For that reason, it’s particularly impressive that U.S. News places Sloan in 5th place on its list of best business schools.
Sloan does even better on the magazine’s more focused rankings, giving the school a number three spot in schools for entrepreneurship, a number two spot for information systems, and in the top spot for project management and production/operations.
Should You Attend MIT Sloan?
If this question were, “Is the Sloan School of Management at the Massachusetts Institute of Technology a good business school?” then the answer would be a simple and unequivocal “yes!”
As we’ve seen, MIT Sloan falls among the top ten business schools in the world and is respected by every great ranking outlet. The school has trained many of the world’s most influential leaders in commerce and politics, and its faculty consists of winners of the field’s most coveted awards.
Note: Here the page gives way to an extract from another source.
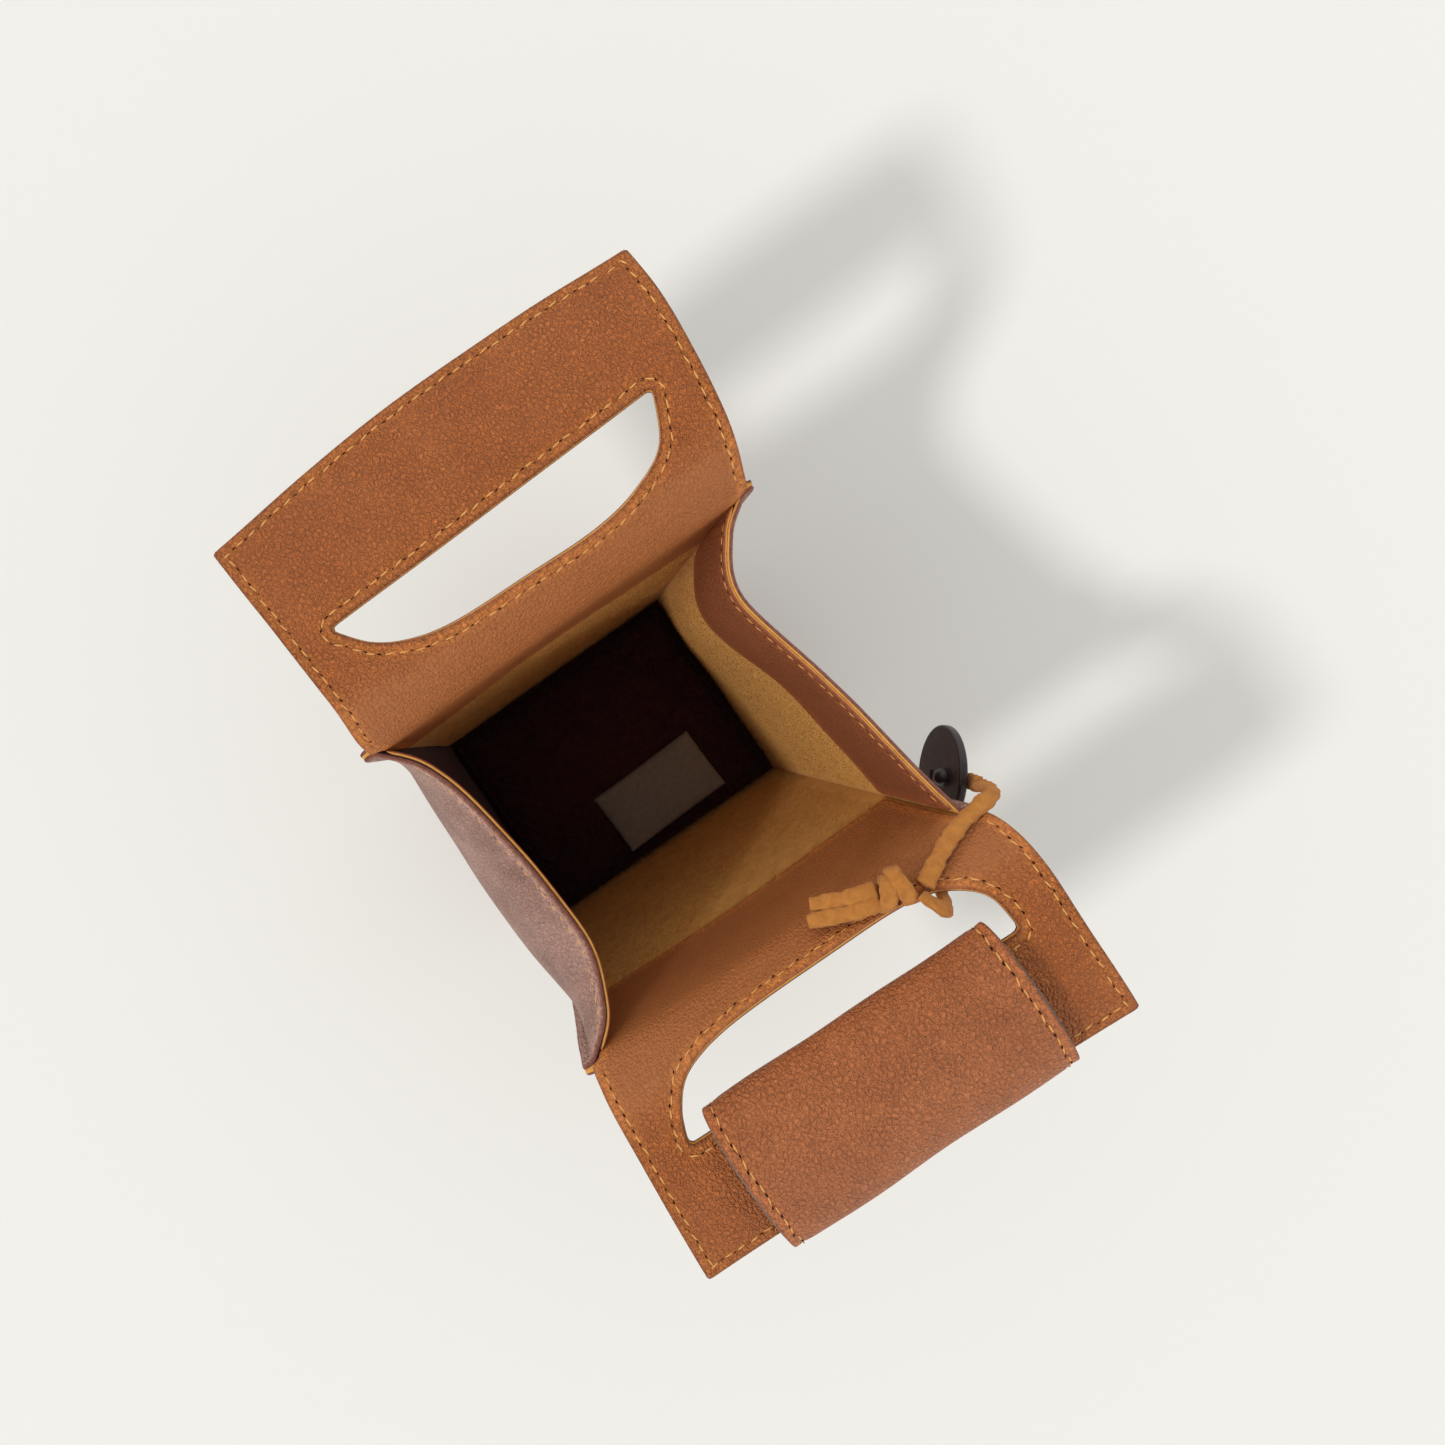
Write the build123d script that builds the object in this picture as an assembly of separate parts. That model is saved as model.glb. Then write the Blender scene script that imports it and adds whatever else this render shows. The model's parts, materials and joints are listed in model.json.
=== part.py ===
"""Open-topped leather camera case with two fold-out handle flaps.

Millimetres, +Z up. The origin is the middle of the underside of the base.
+X runs along the flaps' hinge lines, +Y points to the back flap, -Y to the front
flap, which carries the padded grip. The soft case leans a little towards +X.
"""
from build123d import *
import math
import os

os.makedirs("parts", exist_ok=True)

# ---------------------------------------------------------------- driving sizes
LEATHER = 1.4            # outer leather
FACING = 1.0             # smooth facing leather sewn inside the rim
WALL = LEATHER + FACING
SEAM = 2.5               # seam allowance that stands out past a corner
CLEAR = 0.3              # running gap between pieces that move
THREAD_WIDE = 0.8
THREAD_HIGH = 0.4
STITCH_INSET = 2.5       # stitch line to leather edge
ROW_START = 6.0          # the flaps' edge rows stop this far out from the hinge lines

BASE_WIDE, BASE_DEEP = 104.0, 83.0
BASE_THICK = 1.6
BOARD_THICK = 2.0
PAD_THICK = 5.0
MOUTH_WIDE, MOUTH_DEEP = 111.0, 96.0
MOUTH_HIGH = 128.0       # height of both hinge lines
LEAN_X, LEAN_Y = 14.0, -6.0
HINGE_GAP = 1.5          # wall tops stop this far below the hinge lines
FACING_DEEP = 35.0       # facing band, measured down from the mouth
SCOOP = 8.0              # gusset rims dip this far below the corners

# flap line from the hinge outwards: steep root, tight curl, long easy droop
ROOT_ANGLE = 58.0
ROOT_RUN = 6.0
CURL_RADIUS, CURL_TURN = 20.0, 50.0
DROOP_RADIUS, DROOP_TURN = 120.0, 30.0
FLAP_LEFT, FLAP_RIGHT = -41.0, 72.5
FLAP_CORNER = 6.0
BACK_REACH, FRONT_REACH = 54.5, 51.0
EDGE_BOW = 3.0           # the back flap's outer edge bows out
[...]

Not only does every graduate of MIT Sloan have access to invaluable career connections, but they also leave the school with an unparalleled education.
But, of course, the question at hand is this: “Should you attend MIT Sloan?”
And that’s a much harder question to answer. For as great a school as MIT Sloan certainly is, it’s also a very difficult school to attend. Not only is it extremely expensive to attend Sloan, but it’s very hard to get in.
To be accepted into the school, applicants need to work extremely hard in their undergraduate studies, earning the highest possible grades and scoring well on standardized tests. They’ll need to secure the best letters of recommendation and have highly impressive work experiences.
For those unafraid of such challenges, MIT Sloan is, without a doubt, a great choice of school. But only you know if the reward is worth the cost.